The Federal Bureau of Investigation (FBI) and Microsoft Corp have launched a major assault on one of the world’s biggest Global cyber crime rings, which they believe was involved in stealing over $500m from bank accounts during past eighteen months.

The authorities of about 80 countries, including Australia, Germany, Brazil, Ecuador, Hong Kong, Holland, Spain, Iceland, Indonesia, India, and UK are aiding FBI and Microsoft in this operation.

The Digital Crimes Unit of Microsoft has reportedly taken-down about 1,000 of an assumed 1,400 malicious computer networks – known as Citadel Botnets -.

Citadel is responsible of infecting as many as 5 million computers across the globe.
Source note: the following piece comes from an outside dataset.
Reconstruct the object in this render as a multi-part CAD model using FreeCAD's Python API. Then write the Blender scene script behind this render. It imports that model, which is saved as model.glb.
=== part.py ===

Microsoft believes that the network was used to steal whopping amounts from scores of financial institutions, including Bank of America, American Express, JPMorgan Chase, PayPal of eBay, Citigroup, Credit Suisse, Wells Fargo and Royal Bank of Canada.

No arrests have been made following the crackdown as the authorities are still investigating about the identities of ringleaders with the help of overseas authorities.
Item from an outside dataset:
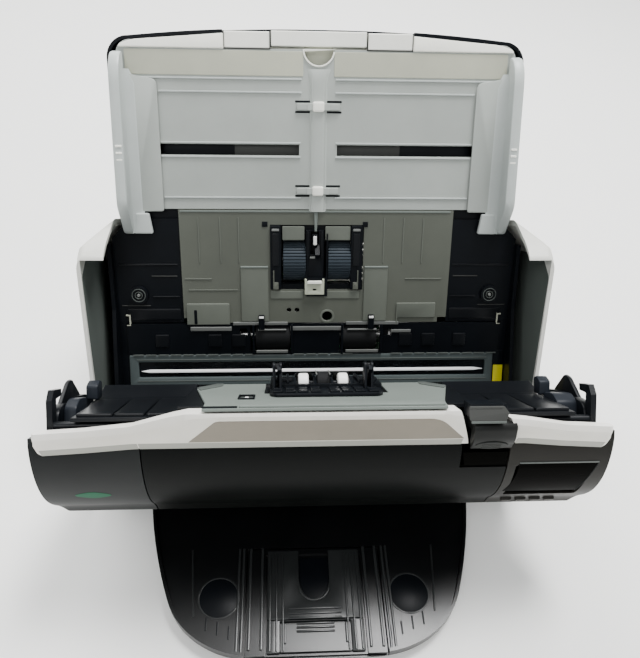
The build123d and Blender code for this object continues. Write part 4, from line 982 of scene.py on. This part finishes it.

A botnet, also known as a zombie army, is a series of computers connected in a synchronized fashion for malicious purposes without the knowledge of their owners. Each computer in a botnet is called a bot. The botnet is controlled by a third-party and is used in committing financial crimes, distributing spam computer viruses and transmitting spam.

Citadel is one of the biggest botnets in operation today. According to Microsoft, the creator of software packed it with the pirated versions of the Windows OS to gain the control of personal computers in US, Western Europe, Australia, Hong Kong and India.

Microsoft said the Citadel was used to steal over $500 million from banks in the United States and other countries. However, the company didn’t reveal the details of losses at individual accounts or organizations.

Microsoft further said that the Citadel software is designed in such a way that it not attacks the PCs and financial institutions in Russia or Ukraine, apparently because the hackers operate from those countries and want to prevent themselves from law enforcement agencies there.